Ever since the Western world turned to neoliberalism in the 1980s, and even more since the demise of the Soviet Union in 1991, it has been hell-bent on imposing free markets and free trade on the rest of the world. It demanded that other countries forsake their economic sovereignty and development strategies, open up their economies to Western corporations, and supply Western needs for low-cost goods, inputs and labor. This prevented, and was meant to prevent, these countries from developing. The economic history of the world has demonstrated nothing more clearly than the centrality of state management of the economy, trade and investment to development. This was as true of European countries and the U.S. in the past as it is of China today. Yet it was precisely this that was to be denied to non-Western countries. Notwithstanding hypocritical rhetoric about “development,” the West wanted not similarity but complementarity: its own rich economies sustained by the rest of the world’s poorer ones.

However, this could not and did not work. Other countries were bound to reject this and assert their economic sovereignty, none more spectacularly than China. The result has been China’s advance and, to a lesser but still meaningful extent, that of many other countries. The West has declined relatively speaking and is today in the midst of a multifaceted crisis, economic, social, political and cultural, the U.S. more than most. That is the underlying reason for the election of the unconventional Trump and all the disruption he has brought to the world order.

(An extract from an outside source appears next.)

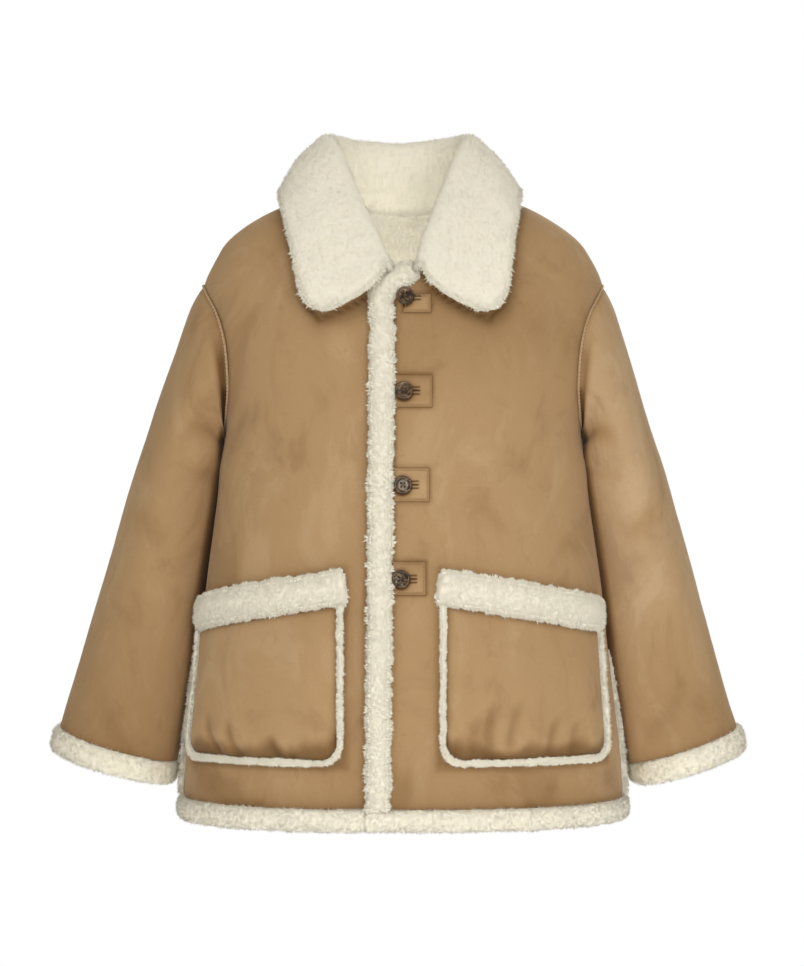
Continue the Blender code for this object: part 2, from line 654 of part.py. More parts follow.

What Carney has achieved in Beijing has been to set Canada on the path of the multipolar world, objectively and in practice. Canada has few choices, and it will likely take some time before it subjectively recognizes the necessity for this and its rhetoric aligns with its new practice. However, thanks to the compulsion of circumstances, that will happen. And it will be good for the people of both countries, and likely the building of a community with a shared future for humanity, as advocated by China and embraced by increasing numbers of nations across the globe.

Radhika Desai is a professor of political studies at the University of Manitoba in Canada.